Me detenía a beber agua en los puestos de avituallamiento situados cada cinco kilómetros. Y, en cada ocasión, estiraba con cuidado los músculos. Los tenía rígidos y duros como el pan de un
catering
de la semana anterior. No parecían mis músculos. En los lugares en los que ofrecían
umeboshi
, me las comía. Me sorprendió lo deliciosas que sabían. Su sal y su acidez se expandían dentro de mi boca y se extendían poco a poco por el resto de mi cuerpo.
Tal vez hubiera sido más sensato caminar que seguir corriendo de manera tan forzada. Muchos corredores lo hacían. Caminaban para que sus piernas descansaran. Pero yo nunca caminé. Me tomé mis descansos para hacer bien los estiramientos. Pero no caminé. No me había inscrito en esa carrera para caminar; en absoluto. Lo había hecho para correr. Para eso, sólo para eso, me había desplazado en avión hasta el extremo más septentrional de Japón. Así que, antes que caminar, correr muy lentamente. Ésa era la norma. Contravenir, aunque sólo fuera una vez, la norma que yo mismo me había fijado podría significar contravenir en adelante muchas más y, en ese caso, sería sin duda muy difícil acabar esta carrera.
Continué corriendo así, como podía, aguantando lo indecible, y, al llegar al kilómetro setenta y cinco, sentí como si hubiera atravesado algo. Esa sensación tuve. No se me ocurre una expresión más adecuada para describirla: atravesé algo. Era realmente como si mi cuerpo hubiera atravesado una pared de piedra y pasado al otro lado. No recuerdo el momento exacto en que ocurrió. Pero, cuando quise darme cuenta, ya estaba al otro lado. Me dije: «Ah, ya lo he atravesado», y, sin más, me convencí de ello. No comprendía las razones, ni el proceso, ni el método, pero estaba convencido de que había «atravesado algo».
A partir de ahí, ya no necesité pensar en nada. Para ser más preciso, ya no necesité hacer el esfuerzo consciente de «intentar no pensar en nada». Bastaba con abandonarme a esa corriente que había surgido, a esa fuerza que, del modo más natural del mundo, me impulsaba hacia delante.

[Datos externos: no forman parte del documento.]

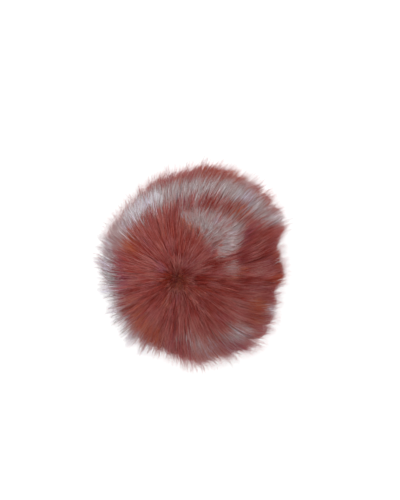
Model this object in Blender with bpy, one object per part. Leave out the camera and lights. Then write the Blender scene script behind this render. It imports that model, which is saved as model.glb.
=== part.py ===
"""A long-haired pom pom that lies crown up on a small flat spot.

The fur is one solid: a round backing with a lock of hair on each of its facets.
The locks are first drawn straight out of a ball of radius one, so that the distance
past one says how far along its hair a point is. One smooth map then stands them on
the real backing, combs them away from the crown, and gives the fluff its outline.
Metres, +Z up, with the origin on the surface, under the middle of the fluff.
"""
import math

import bmesh
import bpy
from mathutils import Quaternion, Vector, noise

# Overall size of the fluff, from tip to tip
WIDTH = 0.121
DEPTH = 0.134
HEIGHT = 0.102

# The round backing, and how high its middle stands
BACKING_RADIUS = 0.027
MIDDLE_HEIGHT = 0.047

# Tips this near the surface are set on it
LEVEL_WITHIN = 1e-6

# How far the hair reaches from the middle: up, down, and to each side.
# Bearing 0 is +X and 90 is +Y. The rows are the bulges and hollows of the outline.
REACH_UP = 0.055
REACH_DOWN = 0.058
SIDE_REACH = [
    {"bearing": 6, "reach": 0.0566},
    {"bearing": 28, "reach": 0.0652},
    {"bearing": 60, "reach": 0.0674},
    {"bearing": 72, "reach": 0.0684},
    {"bearing": 98, "reach": 0.0636},
    {"bearing": 108, "reach": 0.0646},
    {"bearing": 140, "reach": 0.0615},
    {"bearing": 165, "reach": 0.0626},
    {"bearing": 182, "reach": 0.0638},
    {"bearing": 200, "reach": 0.0588},
    {"bearing": 230, "reach": 0.0648},
    {"bearing": 242, "reach": 0.0626},
    {"bearing": 272, "reach": 0.0672},
    {"bearing": 300, "reach": 0.0666},
    {"bearing": 326, "reach": 0.0642},
    {"bearing": 338, "reach": 0.0568},
    {"bearing": 354, "reach": 0.0594},
]

# The crown leans off the top. Hair at the crown rises upright, and the hair round it
# is combed away from it.
CROWN_LEAN = math.radians(31.5)
CROWN_BEARING = math.radians(216)
UPRIGHT_SPAN = math.radians(50)
COMB_ANGLE = math.radians(46)
COMB_ONSET = math.radians(17)
COMB_BEND = 2.0
HAIR_RISE = 1.35

# Locks: how closely they stand at the crown, the gap at their roots, and the widths
# along them, on the ball of radius one
CROWN_GATHER = 1.2
ROOT_GAP = 0.012
LOCK_STEPS = [0.3, 0.58, 0.82, 1.0]
LOCK_TAPER = 2.5
LOCK_BODY = 0.86
LOCK_TIP = 0.10
LOCK_LENGTH = 0.96
LENGTH_SPREAD = 0.16
LENGTH_GRAIN = 23.0
FACET_GRAIN = 4.0
FACET_DRIFT = 0.05
WAVE_SIZE = 2.6
WAVE_DEPTH = 0.09
DRIFT_SHIFTS = [Vector((11.3, 2.7, 5.1)), Vector((3.9, 17.2, 8.4)), Vector((7.6, 4.8, 13.5))]

# The flat spot under the ball: how many facets it has, and their width at the surface
FOOT_FACETS = 20
FOOT_TIP = 0.45
FOOT_STEPS = [0.35, 0.7, 1.0]

FUR_COLOUR = (0.235, 0.062, 0.052, 1.0)

CROWN = Vector((
    math.sin(CROWN_LEAN) * math.cos(CROWN_BEARING),
    math.sin(CROWN_LEAN) * math.sin(CROWN_BEARING),
    math.cos(CROWN_LEAN),
))
CROWN_HINGE = CROWN.cross(Vector((0, 0, 1))).normalized()


def clear_scene():
    for item in list(bpy.data.objects):
        bpy.data.objects.remove(item, do_unlink=True)


def make_collection(name):
    group = bpy.data.collections.new(name)
    bpy.context.scene.collection.children.link(group)
    return group


def fur_material():
    """Dusty red fur: dull, with a little sheen."""
    material = bpy.data.materials.new("red_fur")
    material.use_nodes = True
    shader = material.node_tree.nodes["Principled BSDF"]
    shader.inputs["Base Color"].default_value = FUR_COLOUR
    shader.inputs["Roughness"].default_value = 0.85
    shader.inputs["Metallic"].default_value = 0.0
    material.diffuse_color = FUR_COLOUR
    return material


def drift(point):
    """A smooth uneven push that changes from place to place."""
    return Vector([noise.noise(point + shift) for shift in DRIFT_SHIFTS])


def side_reach(bearing):
    """Reach of the hair to one side, eased from each row of the table to the next."""
    turn = math.degrees(bearing) % 360
    rows = [(row["bearing"], row["reach"]) for row in SIDE_REACH]
    rows.insert(0, (rows[-1][0] - 360, rows[-1][1]))
    rows.append((rows[1][0] + 360, rows[1][1]))
    for (start, here), (end, there) in zip(rows, rows[1:]):
        if start <= turn <= end:
            part = (turn - start) / (end - start)
            ease = (1 - math.cos(math.pi * part)) / 2
            return here + (there - here) * ease
    raise ValueError("the table of reaches leaves out a bearing")


def free_reach(direction):
    """Reach of the hair along a direction, where nothing is in its way."""
    side = side_reach(math.atan2(direction.y, direction.x))
    along = REACH_UP if direction.z > 0 else REACH_DOWN
    level = math.hypot(direction.x, direction.y) / side
    return 1 / math.hypot(level, direction.z / along)


def floor_reach(direction):
    """Distance from the middle to the surface that the ball lies on."""
    if direction.z >= 0:
        return math.inf
    return MIDDLE_HEIGHT / -direction.z


def rise(part):
    """How far out a point of a hair is, from 0 at the backing to 1 at its tip."""
    return 1 - (1 - part) ** HAIR_RISE


def stand_up(direction, part):
    """Turn a direction near the crown up, so that the hair there rises straight."""
    out = 1 + rise(part) * (REACH_UP / BACKING_RADIUS - 1)
    upright = CROWN_LEAN - math.asin(math.sin(CROWN_LEAN) / out)
    nearness = math.exp(-(CROWN.angle(direction) / UPRIGHT_SPAN) ** 2)
    return Quaternion(CROWN_HINGE, upright * nearness) @ direction


def comb(direction, part):
    """Turn a direction away from the crown, more so towards the tip of the hair."""
    polar = CROWN.angle(direction)
    axis = CROWN.cross(direction)
    if axis.length == 0:
        return stand_up(direction, part)
    onset = 1 - math.exp(-polar / COMB_ONSET)
    turn = COMB_ANGLE * onset * (1 - polar / math.pi) * part ** COMB_BEND
    combed = stand_up(Quaternion(axis, turn) @ direction, part)
    wave = drift(direction * WAVE_SIZE) * WAVE_DEPTH * part
    return (combed + wave).normalized()


def place(point):
    """Carry a point from the ball of radius one to its place in the fluff."""
    part = min(max(point.length - 1, 0.0), 1.0)
    direction = comb(point.normalized(), part)
    reach = min(free_reach(direction), floor_reach(direction))
    radius = BACKING_RADIUS + (reach - BACKING_RADIUS) * rise(part)
    placed = direction * radius + Vector((0, 0, MIDDLE_HEIGHT))
    if placed.z < LEVEL_WITHIN:
        placed.z = 0.0
    return placed


def drawn_to_crown(direction):
    """Move a root towards the crown, because combing spreads the tips apart there."""
    polar = CROWN.angle(direction)
    drawn = math.pi * (polar / math.pi) ** CROWN_GATHER
    return Quaternion(direction.cross(CROWN), polar - drawn) @ direction


def make_backing():
    """A faceted ball of radius one, its facets a little uneven and finer at the crown."""
    backing = bmesh.new()
    backing.faces.layers.float.new("length")
    bmesh.ops.create_icosphere(backing, subdivisions=3, radius=1.0)
    for vert in backing.verts:
        shaken = vert.co + drift(vert.co * FACET_GRAIN) * FACET_DRIFT
        vert.co = drawn_to_crown(shaken.normalized())
    return backing


def foot_facets(backing):
    """The lowest facets, which carry the flat spot."""
    return sorted(backing.faces, key=lambda face: face.calc_center_median().z)[:FOOT_FACETS]


def middle_of(verts):
    total = Vector((0, 0, 0))
    for vert in verts:
        total += vert.co
    return total.normalized()


def set_section(verts, axis, part, narrowing):
    """Move a section out to a part of the hair, and draw it in about its axis."""
    for vert in verts:
        direction = axis + (vert.co.normalized() - axis) * narrowing
        vert.co = direction.normalized() * (1 + part)


def grow_foot(backing, faces):
    """Draw the facets under the ball down together, to the flat spot."""
    width = 1.0
    for part in FOOT_STEPS:
        grown = bmesh.ops.extrude_face_region(backing, geom=faces)["geom"]
        bmesh.ops.delete(backing, geom=faces, context="FACES")
        faces = [item for item in grown if isinstance(item, bmesh.types.BMFace)]
        verts = [item for item in grown if isinstance(item, bmesh.types.BMVert)]
        next_width = 1 + (FOOT_TIP - 1) * part
        set_section(verts, middle_of(verts), part, next_width / width)
        width = next_width


def lock_length(axis):
    """Locks under the ball end on the surface; the others end unevenly."""
    tip = comb(axis, 1.0)
    if floor_reach(tip) < free_reach(tip):
        return 1.0
    return min(1.0, LOCK_LENGTH + LENGTH_SPREAD * noise.noise(axis * LENGTH_GRAIN))


def grow_locks(backing, faces):
    """Inset each facet and draw it out, step by step, to a blunt tip."""
    length = backing.faces.layers.float["length"]
    for face in faces:
        face[length] = lock_length(face.calc_center_median().normalized())
    bmesh.ops.inset_individual(backing, faces=faces, thickness=ROOT_GAP, use_even_offset=True)
    width = 1.0
    for step in LOCK_STEPS:
        faces = bmesh.ops.extrude_discrete_faces(backing, faces=faces)["faces"]
        next_width = LOCK_TIP + LOCK_BODY * (1 - step ** LOCK_TAPER)
        for face in faces:
            set_section(face.verts, middle_of(face.verts), step * face[length], next_width / width)
        width = next_width


def fit_to_size(mesh_data):
    """Stretch the fluff to its overall size, and centre it over the origin."""
    points = [vert.co for vert in mesh_data.verts]
    low = Vector([min(point[axis] for point in points) for axis in range(3)])
    high = Vector([max(point[axis] for point in points) for axis in range(3)])
    middle = (low + high) / 2
    reach = high - low
    for point in points:
        point.x = (point.x - middle.x) * WIDTH / reach.x
        point.y = (point.y - middle.y) * DEPTH / reach.y
        point.z = (point.z - low.z) * HEIGHT / reach.z
    print("backing stands at", -middle.x, -middle.y, "and was stretched by", HEIGHT / reach.z)


def make_fur_ball(collection):
    fur = make_backing()
    foot = foot_facets(fur)
    locks = [face for face in fur.faces if face not in foot]
    grow_locks(fur, locks)
    grow_foot(fur, foot)
    for vert in fur.verts:
        vert.co = place(vert.co)
    fit_to_size(fur)
    bmesh.ops.recalc_face_normals(fur, faces=fur.faces)
    mesh = bpy.data.meshes.new("fur_ball")
    fur.to_mesh(mesh)
    fur.free()
    mesh.materials.append(fur_material())
    mesh.shade_smooth()
    mesh.set_sharp_from_angle(angle=math.radians(35))
    ball = bpy.data.objects.new("fur_ball", mesh)
    collection.objects.link(ball)
    print("locks:", len(locks), "triangles:", len(mesh.polygons))
    return ball


clear_scene()
make_fur_ball(make_collection("pom_pom"))
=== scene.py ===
# %% [markdown]
# # A long-haired fur pom pom
# This lesson dresses a plain solid of a pom pom as fur. The real thing is a piece of
# pelt gathered into a ball, so that its hair stands out all round. Here each hair is a
# thin closed sliver of mesh, worked out with arrays, and the hairs are joined into a few
# coats. Particle hair would be quicker to set up, but joined meshes can be measured,
# painted and kept like any other object.

# %% Load the solid that the fur grows around
import math

import bmesh
import bpy
import numpy as np
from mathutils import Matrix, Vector
from mathutils.kdtree import KDTree


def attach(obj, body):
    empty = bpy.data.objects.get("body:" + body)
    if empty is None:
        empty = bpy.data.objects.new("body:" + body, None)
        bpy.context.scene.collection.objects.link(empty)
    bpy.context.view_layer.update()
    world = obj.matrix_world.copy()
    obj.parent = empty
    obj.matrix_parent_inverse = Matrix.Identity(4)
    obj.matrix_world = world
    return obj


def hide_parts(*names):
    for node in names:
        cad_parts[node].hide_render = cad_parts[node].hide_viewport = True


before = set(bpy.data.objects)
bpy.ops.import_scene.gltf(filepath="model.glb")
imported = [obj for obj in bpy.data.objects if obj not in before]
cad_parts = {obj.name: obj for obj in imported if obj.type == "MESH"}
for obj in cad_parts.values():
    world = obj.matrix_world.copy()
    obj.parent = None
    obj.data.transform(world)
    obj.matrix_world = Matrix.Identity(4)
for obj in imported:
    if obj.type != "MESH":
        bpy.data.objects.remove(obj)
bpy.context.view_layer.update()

# %% [markdown]
# ## Where the hair grows from and how far it reaches
# A pom pom has a round backing with a crown, the point that its hair parts from. This
# one leans its crown off the top, towards the lower left of the picture. The outline
# isn't a circle: it has bulges and hollows. A short table of reaches by bearing, eased
# from row to row, holds that outline, as it does for the solid.

# %% Name the driving sizes
MM = 0.001
MIDDLE = np.array([0.0018, -0.0005, 0.0476])
BACKING_RADIUS = 0.027
REACH_UP = 0.0555
REACH_DOWN = 0.0585
OUTLINE = np.array([
    # bearing in degrees (0 is +X, 90 is +Y), reach in millimetres
    (0, 56.8), (6, 56.2), (14, 57.4), (24, 64.6), (33, 66.4), (60, 67.2), (72, 67.8),
    (84, 67.0), (98, 63.6), (110, 63.2), (140, 60.6), (165, 62.8), (182, 63.8),
    (192, 62.4), (200, 58.2), (210, 61.4), (220, 61.2), (230, 66.2), (242, 62.2),
    (256, 62.4), (271, 67.6), (282, 64.0), (292, 64.8), (302, 66.2), (311, 65.8),
    (320, 62.8), (328, 61.6), (334, 58.2), (342, 55.8), (352, 59.0),
])

# %% [markdown]
# ## Arrays of directions
# Every hair point is first a direction from the middle and a part of the way along its
# hair. Working on whole arrays of them keeps tens of thousands of hairs quick.

# %% Helpers for directions
def unit(vectors):
    return vectors / np.maximum(np.linalg.norm(vectors, axis=-1, keepdims=True), 1e-9)


def ease(values):
    clipped = np.clip(values, 0.0, 1.0)
    return clipped * clipped * (3 - 2 * clipped)


def side_reach(bearing):
    """Reach to the side, eased between the rows of the outline."""
    turn = np.degrees(bearing) % 360
    marks = np.concatenate(([OUTLINE[-1, 0] - 360], OUTLINE[:, 0], [OUTLINE[0, 0] + 360]))
    reaches = np.concatenate(([OUTLINE[-1, 1]], OUTLINE[:, 1], [OUTLINE[0, 1]])) * MM
    row = np.clip(np.searchsorted(marks, turn) - 1, 0, len(marks) - 2)
    part = (turn - marks[row]) / (marks[row + 1] - marks[row])
    return reaches[row] + (reaches[row + 1] - reaches[row]) * ease(part)


def free_reach(direction):
    side = side_reach(np.arctan2(direction[..., 1], direction[..., 0]))
    along = np.where(direction[..., 2] > 0, REACH_UP, REACH_DOWN)
    level = np.hypot(direction[..., 0], direction[..., 1]) / side
    return 1 / np.hypot(level, direction[..., 2] / along)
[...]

Llevaba corriendo muchísimo tiempo, así que era imposible no sufrir físicamente. Pero, en esos momentos, el cansancio había dejado de ser un problema grave. Tal vez, en mi interior, la extenuación ya se había integrado en la —por llamarla de algún modo— «normalidad». Por su parte, esa asamblea revolucionaria de los músculos, que antes hervía, también parecía haberse resignado a la situación. Ya nadie golpeaba las mesas, nadie lanzaba los vasos. Sencillamente, habían aceptado en silencio la extenuación como una fatalidad, como un inevitable efecto de la revolución. Y yo me había transformado en una especie de autómata que no hacía más que mover regularmente los brazos adelante y atrás e impulsar las piernas para avanzar paso a paso. Sin pensar en nada. Sin creer nada. Sin apenas darme cuenta, incluso la sombra del sufrimiento físico se había desvanecido casi por completo. O bien, como ocurre con ese mueble horrible que, por la razón que sea, no podemos tirar, lo había arrinconado para situarlo fuera de mi vista.
De este modo, después de haber «atravesado» ese algo, adelanté a muchos corredores. A partir del puesto de control del kilómetro setenta y cinco (por el que había que pasar en menos de ocho horas y cuarenta y cinco minutos, so pena de ser descalificado), muchos corredores, al contrario de lo que entonces me sucedía a mí, comenzaban a disminuir drásticamente la velocidad debido al agotamiento, o incluso renunciaban a correr y empezaban a caminar. Creo que, desde allí hasta la entrada en meta, rebasé a unos doscientos. Yo, al menos, conté hasta doscientos. A mí me rebasaron uno o dos. Y con respecto a lo de contar a los corredores a los que adelantaba, lo hice porque no tenía otra cosa mejor que hacer. Después de sumirme en una profunda extenuación, y después de aceptarla, yo seguía corriendo con firmeza..., y eso era lo que más deseaba en este mundo, lo que deseaba por encima de todo.